▸ Written instruction: Retype, exactly as written, every line from the one containing "clamp_pin();" down to the one containing "points = [vertex.co", including both, and nothing else.

Modeling code records

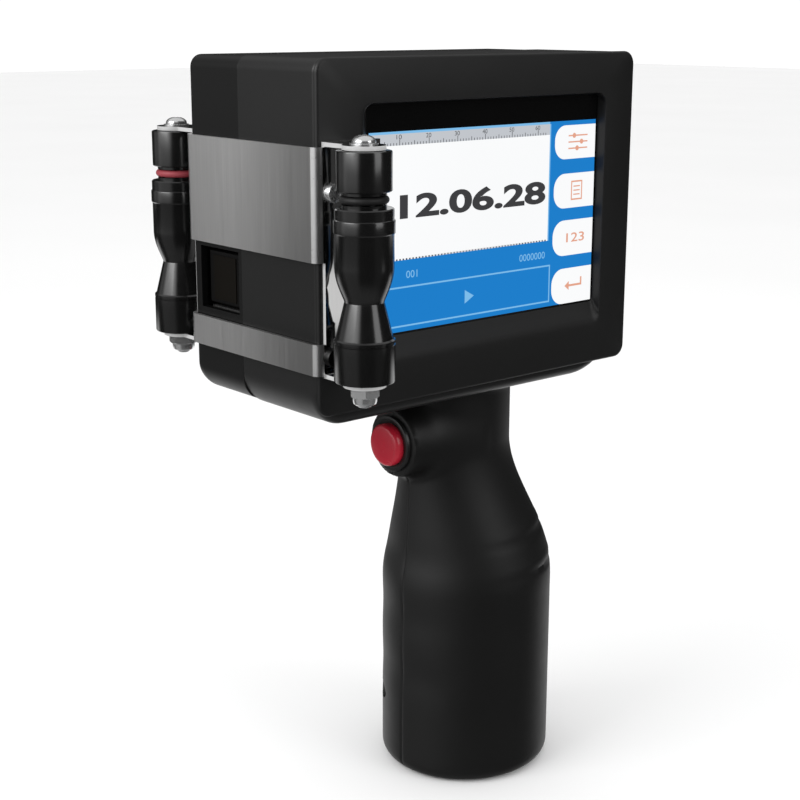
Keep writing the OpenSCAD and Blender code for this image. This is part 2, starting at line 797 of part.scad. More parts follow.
module grip_left() {
    color("#1f1f20") grip_half(-1);
}

module grip_right() {
    color("#1f1f20") grip_half(1);
}

module grip_screws() {
    color("#2a2b2d") for (p = grip_post_at) difference() {
        union() {
            rod_y(p[0], p[1], 1.3, -8, 9);
            rod_y(p[0], p[1], 2.6, 9, 10.8);
        }
        translate([p[0], 9.8, p[1]]) rotate([-90, 0, 0]) cylinder(r = 1.2, h = 3, $fn = 6);
    }
}

module neck_screws() {
    color("#c8ccd0") for (p = neck_screw_at) {
        seat = shell_bottom + wall + (p[1] > seam_y ? foot_drop : 0) + 0.02;
        rod_z(p[0], p[1], 1.4, neck_top - 8, seat);
        rod_z(p[0], p[1], 2.6, seat, seat + 1.8);
    }
}

module battery_cells() {
    color("#2f6f9f") for (x = [-cell_x, cell_x]) {
        rod_z(x, 0, cell_r, cell_z, cell_z + cell_len);
        rod_z(x, 0, 3, cell_z + cell_len, cell_z + cell_len + 1);
    }
}

module battery_holder() {
    top = cell_z + cell_len + 1.6;
    color("#26272a") union() {
        block([-20, 20, -11, -9.4, cell_z - 2.6, top + 1.6]);
        block([-20, 20, -11, 9, cell_z - 2.6, cell_z - 1]);
        block([-20, 20, -11, 9, top, top + 1.6]);
    }
}

module battery_contacts() {
    top = cell_z + cell_len;
    color("#c8ccd0") for (x = [-cell_x, cell_x]) {
        block([x - 5, x + 5, -5, 5, cell_z - 1, cell_z]);
        block([x - 4, x + 4, -5, 5, top + 1, top + 1.6]);
    }
}

module battery_lead() {
    color("#8c2a2a") for (x = [1, 3])
        rising_wire([x, -5, cell_z + cell_len + 3.2], [x - 4, -7, 148], 0.7);
}

// ---------- trigger ----------

module trigger_button() {
    color("#a51c2c") union() {
        translate([cap_face, 0, cap_z]) rotate([0, 90, 0]) rotate_extrude()
            polygon(concat([[0, 0]], [for (a = [0:15:90]) [cap_r - 1.6 + 1.6 * sin(a),
                1.6 - 1.6 * cos(a)]], [[cap_r, cap_back - cap_face], [0, cap_back - cap_face]]));
        // stub that the travel brings to the switch contact
        rod_x(0, cap_z, 2, cap_back - 0.5, barrel_floor - 1.2 - cap_travel);
    }
}

// Coil spring between the cap and the floor of the barrel
module trigger_spring() {
    turns = 4;
    ring = 16;
    sides = 6;
    x0 = cap_back + spring_wire + 0.1;
    x1 = barrel_floor - spring_wire - 0.1;
    last = turns * ring;
    points = [for (k = [0:last]) let (a = 360 * k / ring, x = x0 + (x1 - x0) * k / last)
        each [for (i = [0:sides - 1]) let (b = 360 * i / sides,
            r = spring_r + spring_wire * cos(b))
            [x + spring_wire * sin(b), r * cos(a), cap_z + r * sin(a)]]];
    quads = [for (k = [0:last - 1], i = [0:sides - 1]) let (j = (i + 1) % sides)
        each [[k * sides + i, k * sides + j, (k + 1) * sides + i],
              [k * sides + j, (k + 1) * sides + j, (k + 1) * sides + i]]];
    color("#c8ccd0") polyhedron(points, concat(quads,
        [[for (i = [sides - 1:-1:0]) i]], [[for (i = [0:sides - 1]) last * sides + i]]),
        convexity = 10);
}

module trigger_switch() {
    color("#1a1a1b") difference() {
        union() {
            rod_x(0, cap_z, barrel_r, collar_x, -14);
            for (y = [-4, 4]) block([-14, -10, y - 1, y + 1, cap_z - 0.4, cap_z + 0.4]);
        }
        rod_x(0, cap_z, cap_bore, collar_x - 1, barrel_floor);
        rod_x(0, cap_z, 2.4, barrel_floor - 1, barrel_floor + 3);
    }
}

module trigger_collar() {
    color("#161617") difference() {
        rod_x(0, cap_z, 9.25, collar_x - 0.3, boss_x);
        rod_x(0, cap_z, barrel_r, collar_x - 1, boss_x + 1);
    }
}

module trigger_nut() {
    color("#3a3b3e") difference() {
        translate([-18.4, 0, cap_z]) rotate([0, 90, 0]) cylinder(r = 10.4, h = 2.6, $fn = 6);
        rod_x(0, cap_z, barrel_r, -25, -10);
    }
}

module trigger_lead() {
    color("#303236") for (y = [-4, 4])
        rising_wire([-12, y, cap_z + 0.4], [-13, y / 4 - 8, 148], 0.5);
}

// ---------- rear fittings ----------

module switch_frame() {
    y = switch_y;
    z = switch_z;
    color("#151516") difference() {
        union() {
            block([shell_rear, shell_rear + 1.5, y - 5.2, y + 5.2, z - 8, z + 8]);
            block([28, shell_rear, y - 4.2, y + 4.2, z - 6.5, z + 6.5]);
        }
        block([31, 45, y - 3.2, y + 3.2, z - 5.6, z + 5.6]);
        rod_y(rocker_x, z, 1.2, y - 4, y + 4);
    }
}

module power_rocker() {
    color("#b02a2a") translate([rocker_x, switch_y, switch_z]) rotate([0, -rocker_tilt, 0])
        rotate([90, 0, 0]) union() {
            translate([0, 0, -3]) linear_extrude(6)
                polygon([[-2, -1.6], [-2, 1.6], [1.2, 4.7], [4.4, 4.5], [2.9, 0],
                         [4.4, -4.5], [1.2, -4.7]]);
            translate([0, 0, -3.9]) cylinder(r = 1.15, h = 7.8);
        }
}

module dc_jack() {
    color("#1a1a1b") difference() {
        union() {
            block([24, 36, board_y + board_t, jack_y + 4.2, jack_z - 4.5, jack_z + 4.5]);
            rod_x(jack_y, jack_z, 4.1, 35, shell_rear + 0.3);
        }
        difference() {
            rod_x(jack_y, jack_z, 2.8, shell_rear - 9, shell_rear + 1);
            rod_x(jack_y, jack_z, 1, shell_rear - 10, shell_rear - 1.5);
        }
    }
}

module usb_port() {
    y = board_y + board_t;
    color("#b9bcc0") difference() {
        block([25, shell_rear + 0.4, y, y + 5.7, usb_z - 6.55, usb_z + 6.55]);
        difference() {
            block([28, 45, y + 0.35, y + 5.35, usb_z - 6.2, usb_z + 6.2]);
            block([27, shell_rear - 1, y + 2.9, y + 4.7, usb_z - 5.6, usb_z + 5.6]);
        }
    }
}

main_shell();
cartridge_shell();
screen_bezel();
touch_glass();
lcd_panel();
lcd_bracket();
lcd_ribbon();
main_board();
board_components();
buzzer();
board_standoffs();
board_screws();
case_screws();
guide_plate();
plate_screws();
axle_bolts();
axle_washers();
axle_nuts();
encoder_roller();
encoder_ring();
encoder_bushes();
encoder_magnet();
encoder_sensor();
guide_roller();
guide_ring();
guide_bushes();
cartridge_carriage();
carriage_screws();
ink_cartridge();
nozzle_plate();
contact_board();
contact_pins();
contact_flex();
cartridge_clamp();
clamp_pin();
cartridge_door();
hinge_pins();
door_magnet();
catch_plate();
grip_left();
grip_right();
grip_screws();
neck_screws();
battery_cells();
battery_holder();
battery_contacts();
battery_lead();
trigger_button();
trigger_spring();
trigger_switch();
trigger_collar();
trigger_nut();
trigger_lead();
switch_frame();
power_rocker();
dc_jack();
usb_port();
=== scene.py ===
import math

import bmesh
import bpy
import numpy as np
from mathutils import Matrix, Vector


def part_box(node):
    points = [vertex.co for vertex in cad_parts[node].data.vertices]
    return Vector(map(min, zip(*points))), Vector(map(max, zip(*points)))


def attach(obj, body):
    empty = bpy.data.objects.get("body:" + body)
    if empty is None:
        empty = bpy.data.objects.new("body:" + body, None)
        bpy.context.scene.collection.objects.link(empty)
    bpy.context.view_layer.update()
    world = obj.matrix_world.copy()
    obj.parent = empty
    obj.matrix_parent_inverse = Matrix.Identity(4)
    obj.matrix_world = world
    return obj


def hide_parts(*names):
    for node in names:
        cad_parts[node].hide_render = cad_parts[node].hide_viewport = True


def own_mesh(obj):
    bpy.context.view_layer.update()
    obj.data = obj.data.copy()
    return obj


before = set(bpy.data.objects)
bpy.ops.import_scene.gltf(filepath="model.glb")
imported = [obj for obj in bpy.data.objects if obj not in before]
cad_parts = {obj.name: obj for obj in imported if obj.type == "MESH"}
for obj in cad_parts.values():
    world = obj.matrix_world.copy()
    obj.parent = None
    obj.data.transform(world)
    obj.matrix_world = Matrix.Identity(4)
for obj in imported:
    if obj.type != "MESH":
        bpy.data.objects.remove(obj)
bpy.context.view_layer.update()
mm = 0.001
print("frame loaded with", len(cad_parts), "nodes")


# shader maths: a socket that adds Math nodes when it is used in an expression
class Wire:
    def __init__(self, paint, socket):
        self.paint = paint
        self.socket = socket

    def maths(self, operation, first, second):
        return self.paint.maths(operation, first, second)

    def __add__(self, other):
        return self.maths("ADD", self, other)

    def __radd__(self, other):
        return self.maths("ADD", other, self)

    def __sub__(self, other):
        return self.maths("SUBTRACT", self, other)

    def __rsub__(self, other):
        return self.maths("SUBTRACT", other, self)

    def __mul__(self, other):
        return self.maths("MULTIPLY", self, other)

    def __rmul__(self, other):
        return self.maths("MULTIPLY", other, self)


# one node tree, of a material or of the world
class Paint:
    def __init__(self, holder):
        self.holder = holder
        holder.use_nodes = True
        self.tree = holder.node_tree
        self.tree.nodes.clear()

    # any node: its type, its settings, and the values or links of its sockets
    def node(self, kind, settings=None, sockets=None):
        made = self.tree.nodes.new(kind)
        for key, value in (settings or {}).items():
            if key == "stops":
                self.setStops(made.color_ramp, value)
            else:
                setattr(made, key, value)
        for key, value in (sockets or {}).items():
            target = made.inputs[key]
            if isinstance(value, Wire):
                self.tree.links.new(value.socket, target)
            else:
                target.default_value = value
        return [Wire(self, out) for out in made.outputs if out.enabled]

    def setStops(self, ramp, stops):
        while len(ramp.elements) < len(stops):
            ramp.elements.new(0.5)
        for element, (place, colour) in zip(ramp.elements, stops):
            element.position = place
            element.color = colour

    def maths(self, operation, *values):
        return self.node("ShaderNodeMath", {"operation": operation},
                         dict(enumerate(values)))[0]

    # 0 at one value and 1 at the other, eased between
    def ramp(self, value, zero, one):
        return self.node("ShaderNodeMapRange", {"interpolation_type": "SMOOTHSTEP"},
                         {"Value": value, "From Min": zero, "From Max": one})[0]

    def place(self):
        return self.node("ShaderNodeTexCoord")[3]

    # noise over the object's own coordinates, stretched by a scale for each axis
    def noise(self, scale, detail=3.0, roughness=0.55, stretch=(1, 1, 1)):
        spread = self.node("ShaderNodeMapping", {"vector_type": "POINT"},
                           {"Vector": self.place(), "Scale": stretch})[0]
        return self.node("ShaderNodeTexNoise", {"noise_dimensions": "3D"},
                         {"Vector": spread, "Scale": scale, "Detail": detail,
                          "Roughness": roughness})[0]

    def blendColour(self, factor, first, second):
        mixed = self.node("ShaderNodeMix", {"data_type": "RGBA"})
        mixNode = mixed[0].socket.node
        for index, value in ((0, factor), (6, first), (7, second)):
            if isinstance(value, Wire):
                self.tree.links.new(value.socket, mixNode.inputs[index])
            else:
                mixNode.inputs[index].default_value = value
        return Wire(self, mixNode.outputs[2])

    def bump(self, height, strength, distance):
        return self.node("ShaderNodeBump", None,
                         {"Height": height, "Strength": strength, "Distance": distance})[0]

    def finish(self, sockets):
        surface = self.node("ShaderNodeBsdfPrincipled", None, sockets)[0]
        self.node("ShaderNodeOutputMaterial", None, {"Surface": surface})
        return self.holder


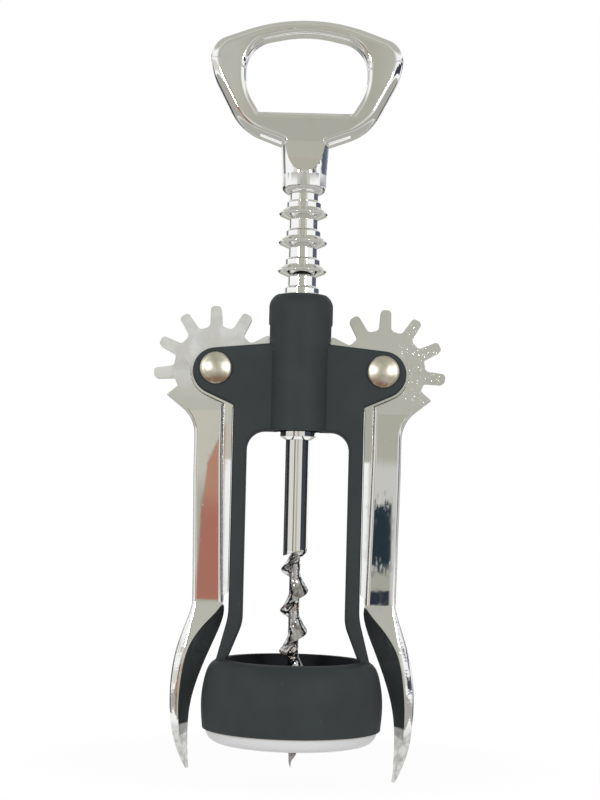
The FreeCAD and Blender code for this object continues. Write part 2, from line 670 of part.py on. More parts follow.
def handle_socket():
    """Round socket with two flats that scoop out to the band at its mouth."""
    edge_top = SOCKET_BOTTOM_Z + SOCKET_EDGE_HEIGHT
    edge = [(STEM_R + 0.3, SOCKET_BOTTOM_Z)]
    edge.append((SOCKET_R - 0.5, SOCKET_BOTTOM_Z + 0.35 * SOCKET_EDGE_HEIGHT))
    edge.append((SOCKET_R, edge_top))
    profile = [(0, SOCKET_BOTTOM_Z), edge, (SOCKET_R, SOCKET_BAND_TOP_Z), (SOCKET_TOP_R, HANDLE_WAIST_Z)]
    profile += [(SOCKET_TOP_R - 1.0, HANDLE_WAIST_Z + 3.0), (0, HANDLE_WAIST_Z + 4.5)]
    socket = turned(profile)
    front = HANDLE_DEPTH / 2.0
    out = 2.0 * SOCKET_R
    scoop_top = (front, HANDLE_WAIST_Z + SCOOP_RISE)
    scoop_end = (SOCKET_R + 0.1, SOCKET_BAND_TOP_Z)
    beside = [(front, HANDLE_WAIST_Z + 6.0), hollow_arc(scoop_top, scoop_end, SCOOP_HOLLOW)]
    beside += [(out, SOCKET_BAND_TOP_Z - 0.5), (out, HANDLE_WAIST_Z + 6.0)]
    for cutter in (beside, flipped(beside)):
        socket = socket.cut(side_prism(cutter, out))
    return socket


def handle():
    """Key handle with the crown cap opener and the spindle's socket."""
    bore_r = STEM_R + SOCKET_CLEARANCE
    bore = Part.makeCylinder(bore_r, SOCKET_DEPTH + 1.0, vec(0, 0, SOCKET_BOTTOM_Z - 1.0))
    hole = y_cylinder(HANDLE_PIN_R + SOCKET_CLEARANCE, 0, HANDLE_PIN_Z, -STEM_R - 0.3, SOCKET_R + 0.5)
    return handle_loop().fuse(handle_socket()).cut([bore, hole]).removeSplitter()


def build():
    """Every piece under its node name."""
    rivet = right_rivet()
    cap = right_rivet_cap()
    return {
        "body_frame": body_frame(),
        "bottle_ring": bottle_ring(),
        "left_lever": mirrored(right_lever(LEFT_PADDLE_LENGTH)),
        "right_lever": right_lever(RIGHT_PADDLE_LENGTH),
        "left_rivet": mirrored(rivet),
        "right_rivet": rivet,
        "left_rivet_cap": mirrored(cap),
        "right_rivet_cap": cap,
        "handle": handle(),
        "handle_pin": handle_pin(),
        "rack": rack(),
        "shank_collar": shank_collar(),
        "worm": worm(),
    }


os.makedirs("parts", exist_ok=True)
for name, solid in build().items():
    solid.exportStep(f"parts/{name}.step")
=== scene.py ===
"""Finishes, fine meshes, studio and camera of the wing corkscrew."""

import logging
import math
from dataclasses import dataclass
from enum import Enum
from typing import Mapping, Optional, Sequence, Union

import bmesh
import bpy
from mathutils import Matrix, Vector


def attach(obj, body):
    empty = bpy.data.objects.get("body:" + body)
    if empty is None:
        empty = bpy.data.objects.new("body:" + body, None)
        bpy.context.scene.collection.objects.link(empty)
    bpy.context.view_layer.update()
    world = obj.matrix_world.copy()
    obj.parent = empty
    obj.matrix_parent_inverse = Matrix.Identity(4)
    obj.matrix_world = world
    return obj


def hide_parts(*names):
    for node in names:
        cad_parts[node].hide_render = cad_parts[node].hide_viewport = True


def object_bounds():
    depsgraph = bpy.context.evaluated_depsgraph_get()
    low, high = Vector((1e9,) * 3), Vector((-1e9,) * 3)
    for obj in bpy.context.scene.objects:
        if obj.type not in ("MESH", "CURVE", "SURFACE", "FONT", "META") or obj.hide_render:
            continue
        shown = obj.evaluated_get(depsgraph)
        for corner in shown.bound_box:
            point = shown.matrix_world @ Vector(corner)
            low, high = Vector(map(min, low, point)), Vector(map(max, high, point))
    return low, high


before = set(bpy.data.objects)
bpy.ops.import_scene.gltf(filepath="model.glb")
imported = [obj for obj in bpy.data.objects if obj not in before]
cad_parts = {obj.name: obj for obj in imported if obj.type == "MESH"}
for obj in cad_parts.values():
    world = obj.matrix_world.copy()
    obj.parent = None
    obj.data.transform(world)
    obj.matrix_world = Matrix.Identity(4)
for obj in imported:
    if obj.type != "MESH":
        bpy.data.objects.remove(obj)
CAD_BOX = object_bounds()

LOG = logging.getLogger("corkscrew")
MM = 0.001
SHARP_DEG = 34.0

Colour = tuple[float, float, float]
Pair = tuple[float, float]
Point3 = tuple[float, float, float]
Corner = tuple[float, float, float]
Socket = bpy.types.NodeSocket

WHITE: Colour = (1.0, 1.0, 1.0)
OLIVE: Colour = (0.437, 0.437, 0.375)
BROWN: Colour = (0.47, 0.25, 0.18)
ALL_ROUND: Pair = (-190.0, 190.0)
SMALLEST_SPECK = 0.3
SPECK_CORE = 0.45
SPECK_CUT = 0.98


# ---- shader maths


class Signal:
    """A number that changes over a surface, with shader maths as operators."""

    def __init__(self, pad: "NodePad", socket: Socket) -> None:
        """Wraps an output socket, with the pad that new Math nodes go on."""
        self.pad = pad
        self.socket = socket

    def _math(self, operation: str, first: "Operand", second: "Operand") -> "Signal":
        """Adds one Math node.

        Args:
            operation: Blender's name of the operation.
            first: First operand.
            second: Second operand.

        Returns:
            The result as a new signal.
        """
        values = {"0": first, "1": second}
        node = self.pad.node("ShaderNodeMath", {"operation": operation}, values)
        return Signal(self.pad, node.outputs[0])

    def __add__(self, other: "Operand") -> "Signal":
        """Sum."""
        return self._math("ADD", self, other)

    def __radd__(self, other: "Operand") -> "Signal":
        """Sum with a number on the left."""
        return self._math("ADD", other, self)

    def __sub__(self, other: "Operand") -> "Signal":
        """Difference."""
        return self._math("SUBTRACT", self, other)

    def __rsub__(self, other: "Operand") -> "Signal":
        """Difference from a number on the left."""
        return self._math("SUBTRACT", other, self)

    def __mul__(self, other: "Operand") -> "Signal":
        """Product."""
        return self._math("MULTIPLY", self, other)

    def __rmul__(self, other: "Operand") -> "Signal":
        """Product with a number on the left."""
        return self._math("MULTIPLY", other, self)

    def __truediv__(self, other: "Operand") -> "Signal":
        """Quotient."""
        return self._math("DIVIDE", self, other)

    def __rtruediv__(self, other: "Operand") -> "Signal":
        """Quotient of a number on the left."""
        return self._math("DIVIDE", other, self)

    def __pow__(self, other: "Operand") -> "Signal":
        """Power."""
        return self._math("POWER", self, other)

    def __neg__(self) -> "Signal":
        """Opposite number."""
        return self._math("MULTIPLY", self, -1.0)

    def least(self, other: "Operand") -> "Signal":
        """The smaller of both."""
        return self._math("MINIMUM", self, other)

    def most(self, other: "Operand") -> "Signal":
        """The larger of both."""
        return self._math("MAXIMUM", self, other)

    def bearing(self, ahead: "Operand") -> "Signal":
        """Angle in degrees from the line ahead to this way across."""
        return self._math("ARCTAN2", self, ahead) * math.degrees(1.0)

    def climb(self) -> "Signal":
        """Angle in degrees whose sine this is."""
        return self._math("ARCSINE", self, 0.0) * math.degrees(1.0)

    def between(self, low: float, high: float) -> "Signal":
        """Smooth mask.

        Args:
            low: Where the mask is 0.
            high: Where the mask is 1. It may be the smaller number.

        Returns:
            A mask from 0 to 1.
        """
        if low > high:
            return 1.0 - self.between(high, low)
        settings = {"interpolation_type": "SMOOTHSTEP"}
        values = {"Value": self, "From Min": low, "From Max": high}
        node = self.pad.node("ShaderNodeMapRange", settings, values)
        return Signal(self.pad, node.outputs[0])

    def inside(self, low: float, high: float, soft: float) -> "Signal":
        """Smooth mask that is 1 from low to high and fades over the soft width at each end."""
        half = soft / 2.0
        return self.between(low - half, low + half) * self.between(high + half, high - half)

    def around(self, middle: float, spread: float) -> "Signal":
        """A pattern from 0 to 1 as a number that spreads evenly about a middle."""
        return self * spread + (middle - spread / 2.0)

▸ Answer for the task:
clamp_pin();
cartridge_door();
hinge_pins();
door_magnet();
catch_plate();
grip_left();
grip_right();
grip_screws();
neck_screws();
battery_cells();
battery_holder();
battery_contacts();
battery_lead();
trigger_button();
trigger_spring();
trigger_switch();
trigger_collar();
trigger_nut();
trigger_lead();
switch_frame();
power_rocker();
dc_jack();
usb_port();
=== scene.py ===
import math

import bmesh
import bpy
import numpy as np
from mathutils import Matrix, Vector


def part_box(node):
    points = [vertex.co for vertex in cad_parts[node].data.vertices]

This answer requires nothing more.